Whole Wheat Sourdough Starter Recipe

UPDATE : we have a whole (so to speak) new take on making a starter. See our sourdough starter video for a better way to do this.

Back in March we showed how to make a sourdough starter with white flour. This month we converted a white starter over to whole wheat and have baked many successful loaves of bread with it. The reason that we have to do this conversion rather than starting out with whole wheat flour is that whole wheat tends to get moldy before the beneficial cultures have a chance to take over.

You can use our “Not Very Whole Wheat Loaf” recipe to bake loaves with a whole wheat starter by simply substituting it for the white flour starter. You’ll end up with a loaf that’s about half white, half whole wheat.
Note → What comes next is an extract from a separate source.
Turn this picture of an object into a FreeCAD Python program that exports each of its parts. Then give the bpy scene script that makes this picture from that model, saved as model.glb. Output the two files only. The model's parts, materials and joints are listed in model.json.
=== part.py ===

To convert a starter from white flour to whole wheat flour do the following:

1. Begin with your white flour starter. Our recipe for creating a white flour starter is in a previous post.

2. Instead of feeding your white flour starter with the usual routine of a half cup of white flour and a half cup of water each day switch to feeding it a half cup of whole wheat flour and a half cup of water.

3. After about a week you will have “converted” your white starter to a wheat starter–hallelujah!

As we emphasized with our recipe for white starter, you must feed the starter every single day or it will begin to rot. This is particularly important with whole wheat flour which will go bad much more quickly. If you can’t keep up with the feeding you can temporarily store the starter in the refrigerator, but for no more than two weeks with whole wheat starter. White starter will last in the fridge for longer.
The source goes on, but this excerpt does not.